西秦岭晚新生代构造变形的几何图像、运动学特征及其动力机制

西秦岭位于东西向展布的秦岭-大别-苏鲁中央造山带与南北向展布的贺兰山-龙门山-川滇地震带构成的巨型"十字"构造区的交汇点，是中国大陆中部"西秦岭-松潘构造结"的重要组成部分。西秦岭晚新生代的构造变形与青藏高原的侧向扩展过程密切相关。该区构造变形的几何图像、运动特征及其深部动力学机制对于揭示青藏高原东北部的动力过程及强震活动具有重要意义。西秦岭地区主要断裂晚新生代以来的滑动速率及跨断裂GPS应变速率的结果表明，这一时期西秦岭构造带发生了明显的构造活动方式转换，主要的构造变形过程是通过其内部一系列低滑动速率的断裂活动以及断裂之间隆起山脉与盆地的变形，共同承担着自东昆仑断裂向西秦岭断裂之间的转换平衡。在调节这种构造转换过程中，西秦岭地区以"连续变形"为特征，即区域内的应变是以多条相对低滑动速率断裂的弥散变形遍布全区，并且西秦岭及其周缘块体的旋转作用也吸收了部分变形分量。综合已查明的区域构造活动特征、新生代岩浆活动、地球物理资料以及现今地貌特征可知，西秦岭在特提斯构造域的影响下，岩石圈的结构存在明显的流变学分层，一方面，西秦岭的上地壳保留了主造山期的地质构造形态，但中—下地壳的弱化使得莫霍面之上的圈层解耦，深部可流动的岩石圈地幔不但改变了陆内造山带的结构，同时也控制了现今上地壳连续变形的发育；另一方面，西秦岭内部的中强震主要发生在高速（或高阻）与低速（或低阻）的构造边界带附近。这种独特的流变学结构导致西秦岭在青藏高原向北生长和侧向扩展的过程中，不同阶段的构造变形过程是截然不同的。因此，进一步深入研究西秦岭地区的晚新生代构造转换过程及其机制，不仅对于理解青藏高原东北部的动力过程具有重要意义，更有助于深入认识南北地震构造带中段未来的强震危险性。 

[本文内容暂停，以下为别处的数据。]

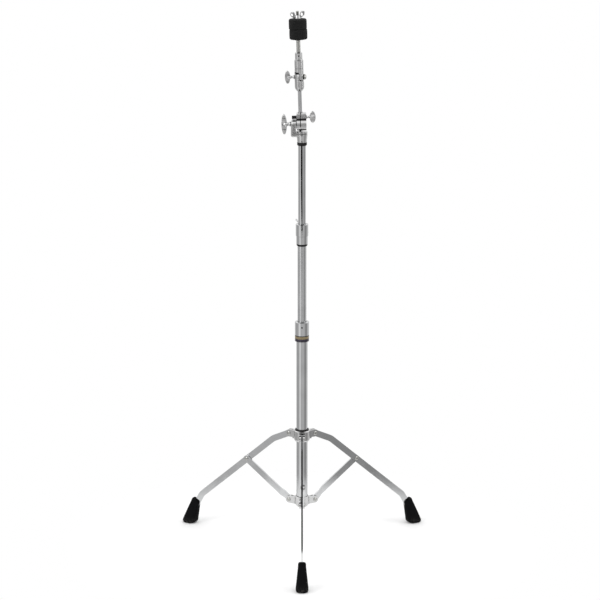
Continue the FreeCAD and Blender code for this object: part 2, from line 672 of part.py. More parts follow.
def post_holder():
    """Turned socket that takes the cymbal post, held by a set screw."""
    r, z0, z1 = HOLDER_R, SLEEVE_Z1, HOLDER_Z1
    body = turned([(0, z0 - 11.5), (HOLDER_SPIGOT_R, z0 - 11.5), (HOLDER_SPIGOT_R, z0),
                   (r + 1.4, z0), (r + 1.4, z0 + 1.2), (r, z0 + 2), (r, z1 - 2.2),
                   (r - 2.2, z1), (0, z1)])
    body = body.cut(upright(POST_R + RUN, POST_Z0, z1 + 1))
    return on_boom(body.cut(rod(SET_SCREW_R + RUN, V(0, 0, SET_SCREW_Z), V(0, -20, SET_SCREW_Z))))


def set_screw():
    z = SET_SCREW_Z
    screw = rod(SET_SCREW_R, V(0, -POST_R - RUN, z), V(0, -HOLDER_R + 0.2, z))
    return on_boom(screw)


def cymbal_post():
    """Post with a shoulder for the felts and a threaded end for the wing nut."""
    seat = FELT_Z0 - SLEEVE_FLANGE
    points = [(0, POST_Z0), (POST_R, POST_Z0), (POST_R, seat - 0.8), (POST_R - 0.8, seat),
              (STUD_R, seat), (STUD_R, THREAD_Z0)]
    turns = int((STUD_TOP - 1.0 - THREAD_Z0) / THREAD_PITCH)
    for k in range(turns):
        z = THREAD_Z0 + k * THREAD_PITCH
        points += [(STUD_R - THREAD_DEPTH, z + THREAD_PITCH / 2), (STUD_R, z + THREAD_PITCH)]
    points += [(STUD_R - 0.9, STUD_TOP), (0, STUD_TOP)]
    return on_boom(turned(points))


def felt_sleeve():
    """Nylon sleeve that keeps the cymbal off the threads."""
    z0, z1 = FELT_Z0 - SLEEVE_FLANGE, FELT_Z0 + 2 * FELT_H - 3
    sleeve = fuse(upright(9.0, z0, FELT_Z0), upright(5.4, z0, z1))
    return on_boom(sleeve.cut(upright(STUD_R + SLIDE, z0 - 1, z1 + 1)))


def felt(z0, shift):
    """Thick felt washer with eased edges."""
    ease, r, z1 = 3.0, FELT_R, z0 + FELT_H
    k = ease * (1 - math.sqrt(0.5))
    disc = turned([(0, z0), (r - ease, z0), (r - k, z0 + k), (r, z0 + ease), (r, z1 - ease),
                   (r - k, z1 - k), (r - ease, z1), (0, z1)])
    return on_boom(moved(disc, V(shift, 0, 0)).cut(upright(FELT_HOLE_R, z0 - 1, z1 + 1)))


def wing_nut():
    """Two-leaf nut on top of the felts."""
    z0 = FELT_Z0 + 2 * FELT_H + FELT_PLAY
    boss = turned([(0, z0), (8.5, z0), (8.5, z0 + 2), (7.0, z0 + 3), (6.2, z0 + 9), (0, z0 + 9)])
    corners = [(4.0, 1.5), (9.0, 1.5), (19.0, 7.5), (20.5, 12.0), (20.5, 16.0), (18.8, 18.2),
               (11.0, 18.2), (9.0, 16.0), (7.0, 9.5), (4.0, 8.0)]
    outline = [V(x, 0, z0 + z) for x, z in corners]
    leaf = Part.Face(Part.makePolygon(outline + outline[:1])).extrude(V(0, NUT_LEAF_T, 0))
    leaf = moved(leaf, V(0, -NUT_LEAF_T / 2, 0))
    leaf = leaf.makeFillet(NUT_LEAF_EASE, [e for e in leaf.Edges if e.BoundBox.XMin > 8.5])
    nut = fuse(boss, leaf, about(leaf, 180))
    nut = nut.cut(upright(STUD_R + RUN, z0 - 1, z0 + 20))
    return on_boom(about(nut, WING_NUT_TURN))


# ---------- everything, one file per piece ----------

for index, angle in enumerate(LEG_ANGLES, start=1):
    save(about(leg_bar(), angle), "leg_%d" % index)
    save(about(foot(), angle), "rubber_foot_%d" % index)
    save(about(brace(), angle), "brace_%d" % index)
    save(about(brace_rivet(), angle), "brace_rivet_%d" % index)

PIECES = {
    "base_tube": base_tube(),
    "lower_hub": lower_hub(),
    "hub_pin": hub_pin(),
    "hub_rivets": spider_rivets(HUB_PIVOT_Z),
    "leg_crown": leg_crown(),
    "crown_bushing": crown_bushing(),
    "crown_rivets": spider_rivets(CROWN_PIVOT_Z),
    "crown_wing_screw": collar_screw(CROWN_SLEEVE_R + SLIDE + RUN, CROWN_R + 5 - BOSS_STEP,
                                     CROWN_PIVOT_Z, 0),
    "lower_clamp": lower_clamp(),
    "lower_clamp_band": pipe(LOW_CLAMP_R, BASE_R + RUN, LOW_RING_Z0, LOW_CLAMP_Z0),
    "lower_clamp_peg": peg(BASE_R + SLIDE + RUN, LOW_CLAMP_R + 0.3, LOW_SCREW_Z),
    "lower_clamp_wing_screw": collar_screw(BASE_R + SLIDE + RUN, LOW_CLAMP_R, LOW_SCREW_Z, 0),
    "lower_bushing": lower_bushing(),
    "middle_tube": pipe(MID_R, MID_R - MID_WALL, LOW_CLAMP_Z1 - MID_HIDDEN, MID_TOP),
    "upper_clamp": upper_clamp(),
    "upper_clamp_ring": upper_trim_ring(),
    "upper_clamp_peg": peg(UP_SLEEVE_R + SLIDE + RUN, UP_CLAMP_R + 0.3, UP_SCREW_Z),
    "upper_clamp_wing_screw": collar_screw(UP_SLEEVE_R + SLIDE + RUN, UP_CLAMP_R, UP_SCREW_Z,
                                           UP_WING_TURN),
    "upper_bushing": upper_bushing(),
    "upper_tube": pipe(UP_R, UP_R - UP_WALL, UP_CLAMP_Z1 - UP_HIDDEN, UP_TOP),
    "tilter_ring": tilter_ring(),
    "tilter_base": tilter_base(),
    "tilt_friction_disc": tilt_disc(),
    "tilt_wing_screw": tilt_screw(),
    "rod_clamp": rod_clamp(),
    "rod_liner": rod_liner(),
    "rod_clamp_wing_screw": squeeze_screw(),
    "rod_clamp_nut": squeeze_nut(),
    "boom_rod": boom_rod(),
    "boom_end_cap": boom_end_cap(),
    "cymbal_tilter_base": cymbal_tilter_base(),
    "cymbal_tilter_head": cymbal_tilter_head(),
    "cymbal_tilter_washer": lap_washer(),
    "cymbal_tilter_wing_screw": head_screw(),
    "cymbal_tilter_nut": head_nut(),
    "post_holder": post_holder(),
    "post_set_screw": set_screw(),
    "cymbal_post": cymbal_post(),
    "felt_sleeve": felt_sleeve(),
    "lower_felt": felt(FELT_Z0, FELT_SHIFT),
    "upper_felt": felt(FELT_Z0 + FELT_H + FELT_PLAY, 0.0),
    "wing_nut": wing_nut(),
}
for name, piece in PIECES.items():
    save(piece, name)
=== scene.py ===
import json
import math

import bmesh
import bpy
from mathutils import Matrix, Vector, noise


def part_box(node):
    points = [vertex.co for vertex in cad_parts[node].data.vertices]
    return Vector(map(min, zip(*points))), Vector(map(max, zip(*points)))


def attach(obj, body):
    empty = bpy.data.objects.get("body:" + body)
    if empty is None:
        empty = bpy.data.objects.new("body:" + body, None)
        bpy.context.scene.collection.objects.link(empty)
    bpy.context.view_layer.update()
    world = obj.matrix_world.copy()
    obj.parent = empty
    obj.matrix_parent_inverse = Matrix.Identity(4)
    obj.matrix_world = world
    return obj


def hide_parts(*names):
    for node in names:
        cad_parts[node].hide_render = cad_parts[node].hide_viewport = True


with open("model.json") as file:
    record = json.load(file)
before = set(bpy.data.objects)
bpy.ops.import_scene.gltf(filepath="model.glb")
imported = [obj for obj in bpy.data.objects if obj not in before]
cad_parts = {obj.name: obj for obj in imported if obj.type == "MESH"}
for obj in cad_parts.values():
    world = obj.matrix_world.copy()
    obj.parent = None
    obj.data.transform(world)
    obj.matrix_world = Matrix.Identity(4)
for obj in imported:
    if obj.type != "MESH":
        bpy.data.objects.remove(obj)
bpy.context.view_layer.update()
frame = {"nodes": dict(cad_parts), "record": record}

NODES = frame["nodes"]
MM = 0.001


# ---------- camera ----------

# A long lens looks down at the mast from six metres, so the stand is drawn almost flat.
CAMERA_DISTANCE = 6.0
CAMERA_PITCH = math.radians(14.0)
AIM_HEIGHT = 0.644       # height on the mast that sits at the picture's middle
CAMERA_SIDE = -0.005     # the mast stands a little right of the middle
LENS, SENSOR = 144.0, 36.0
CLIP_END = 60.0


def make_camera():
    data = bpy.data.cameras.new("camera")
    data.lens = LENS
    data.sensor_width = SENSOR
    data.clip_end = CLIP_END
    camera = bpy.data.objects.new("camera", data)
    bpy.context.scene.collection.objects.link(camera)
    away = Vector((0, -math.cos(CAMERA_PITCH), math.sin(CAMERA_PITCH)))
    camera.location = Vector((CAMERA_SIDE, 0, AIM_HEIGHT)) + away * CAMERA_DISTANCE
    camera.rotation_euler = (-away).to_track_quat("-Z", "Y").to_euler()
    bpy.context.scene.camera = camera


# ---------- node helpers ----------

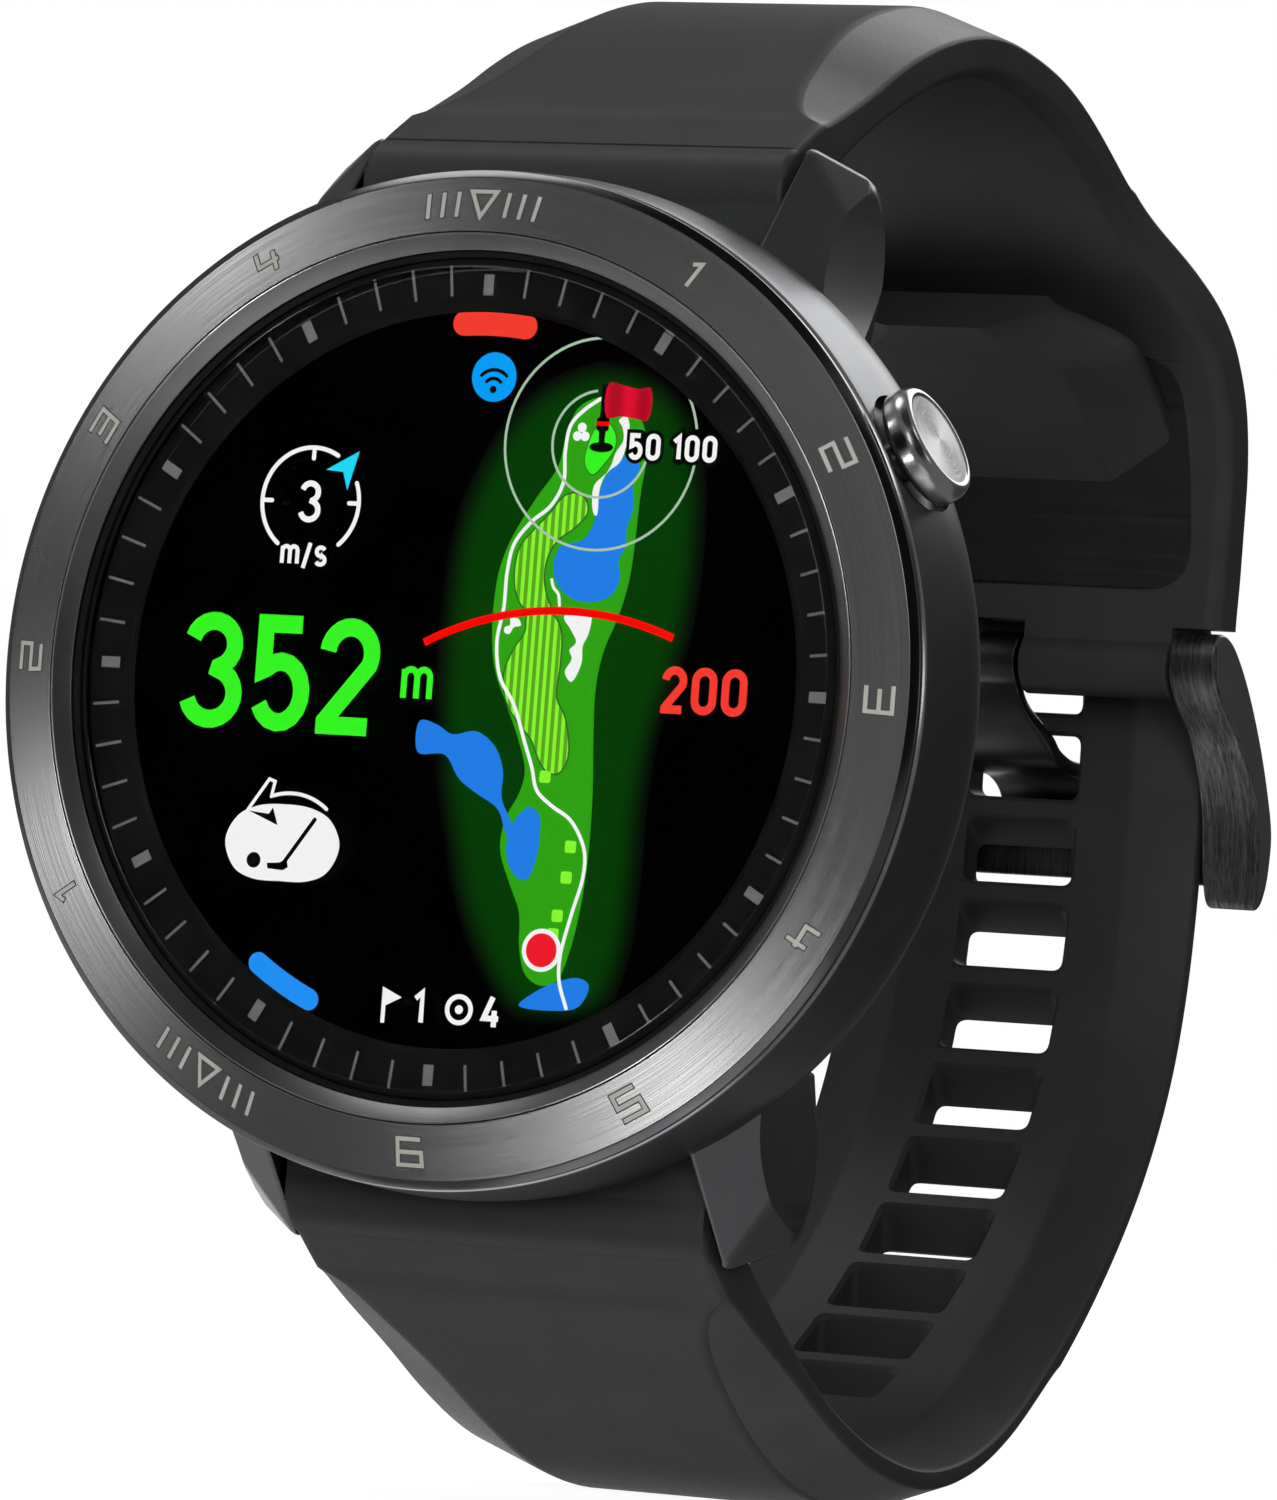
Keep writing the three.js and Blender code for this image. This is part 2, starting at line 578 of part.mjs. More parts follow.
function buckleFrame() {
  let body = plateX(CROSSBAR_OUTLINE, -ARM_OUTER_X + 0.5, ARM_OUTER_X - 0.5);
  body = body.add(plateX(ARM_OUTLINE, ARM_INNER_X, ARM_OUTER_X));
  body = body.add(plateX(ARM_OUTLINE, -ARM_OUTER_X, -ARM_INNER_X));
  return body.subtract(rodX(BUCKLE_EYE_R, -BUCKLE_BORE_HALF, BUCKLE_BORE_HALF, BUCKLE_BAR_Y, BUCKLE_BAR_Z));
}

function prongSection(u) {
  const half = PRONG_EYE_HALF + (PRONG_WIDE_HALF - PRONG_EYE_HALF) * smooth(u, 0.1, 0.38)
    - 0.6 * smooth(u, 0.75, 1.0);
  const h = PRONG_THICKNESS / 2;
  return [[half, -h], [half, h], [-half, h], [-half, -h]];
}

function prong() {
  const past = PRONG_EYE_HALF + 1;
  const eye = rodX(PRONG_EYE_R, -PRONG_EYE_HALF, PRONG_EYE_HALF, BUCKLE_BAR_Y, BUCKLE_BAR_Z);
  const bar = rodX(BUCKLE_EYE_R, -past, past, BUCKLE_BAR_Y, BUCKLE_BAR_Z);
  return sweep(PRONG_PATH, 20, -1, prongSection).add(eye).subtract(bar);
}

add('buckle_frame', buckleFrame(), finishes.gunmetal);
add('buckle_prong', prong(), finishes.gunmetal);
const buckleBar = rodX(BUCKLE_BAR_R, -BUCKLE_BAR_HALF, BUCKLE_BAR_HALF, BUCKLE_BAR_Y, BUCKLE_BAR_Z, 20);
add('buckle_bar', buckleBar, finishes.polished);

export default watch;
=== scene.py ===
# Golf GPS watch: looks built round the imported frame. All shape values are millimetres in the dial
# frame (x to 3 o'clock, y from the display into the wrist, z to 12 o'clock); at() turns them into
# metres in the part's frame.
import math

import bmesh
import bpy
from mathutils import Matrix, Vector


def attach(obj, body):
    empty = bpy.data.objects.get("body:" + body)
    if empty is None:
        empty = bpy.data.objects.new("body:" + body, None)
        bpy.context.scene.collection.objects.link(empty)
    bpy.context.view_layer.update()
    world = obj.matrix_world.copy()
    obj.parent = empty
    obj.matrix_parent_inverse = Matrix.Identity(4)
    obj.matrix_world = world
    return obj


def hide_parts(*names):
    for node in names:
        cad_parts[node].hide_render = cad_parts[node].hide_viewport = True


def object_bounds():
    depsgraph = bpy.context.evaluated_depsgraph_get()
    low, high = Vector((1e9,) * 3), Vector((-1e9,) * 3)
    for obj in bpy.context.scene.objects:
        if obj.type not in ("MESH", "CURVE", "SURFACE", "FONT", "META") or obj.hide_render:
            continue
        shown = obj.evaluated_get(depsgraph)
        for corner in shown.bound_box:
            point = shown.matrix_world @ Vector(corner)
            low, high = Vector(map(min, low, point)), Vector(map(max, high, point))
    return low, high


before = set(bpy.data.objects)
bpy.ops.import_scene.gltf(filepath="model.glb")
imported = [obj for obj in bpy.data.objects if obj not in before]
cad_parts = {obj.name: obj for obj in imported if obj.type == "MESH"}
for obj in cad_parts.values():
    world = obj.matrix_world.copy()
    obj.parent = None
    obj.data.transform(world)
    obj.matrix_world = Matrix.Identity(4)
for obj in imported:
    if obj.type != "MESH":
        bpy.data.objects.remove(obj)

cad_box = [list(v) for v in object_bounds()]

MM = 0.001
BACK_FACE_Y = 10.6
TURN = 2 * math.pi
# Between these two values lies nearly all of a noise texture.
NOISE_LOW = 0.3
NOISE_HIGH = 0.7


def at(x, y, z):
    return Vector((x * MM, (y - BACK_FACE_Y) * MM, z * MM))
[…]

Geometrical imagery and kinematic dissipation of the late Cenozoic active faults in the West Qinling Belt: Implications for the growth of the Tibetan Plateau

The West Qinling Belt (WQB) situated in the central China continent, is an enormous structure on the crustal scale, which is not controlled only by the Tethyan tectonic domain but is more complex, involving additional tectonic domains. The composite WQB as the coordinate system, which underwent five major episodes of accretion and collision between discrete continental blocks, has distinct geological and geophysical structure, geomorphology and environment, characterized by complex structures, complex forming processes and mixed materials. Moderate-strong earthquakes occurred frequently in the WQB in recent years, attesting its tectonic activity. Numerous results from the studies related to active fault geological and geodesic observations gave us new insights into present-day crustal deformation characteristics and its dynamic mechanism and helped us in exploring the control effect of active tectonic system on significant earthquake events in the WQB. Two groups of faults striking in different direction (NWW-trending and NEE-trending) within the WQB have played significant roles in the tectonic deformation and the transference slip along the east end of the east Kunlun fault since the Quaternary. Recent results suggest that the <2 mm/a slip rate at the tip of the east Kunlun fault is absorbed by low slip rate faults, crustal shortening, basin formation, mountain uplift and block rotation in the WQB. Whereas deformation in the shallow brittle crust does not occur on a major fault, deformation of a continuous medium at depth best describes the present-day tectonics of the WQB. Regionally, mantle magmatism, geophysical and geological data show that the actively deforming WQB crust is dominated by main mountain building contraction shortening strain in the upper crust, decoupled plastic deformation in the lower crust and extrusion of the mantle lithosphere below to the high-strain domains in the crust above, and such a transition zone (high and low velocity/resistivity anomalies) is relatively easy to accumulate stress, leading to occurrence of major earthquake in this area.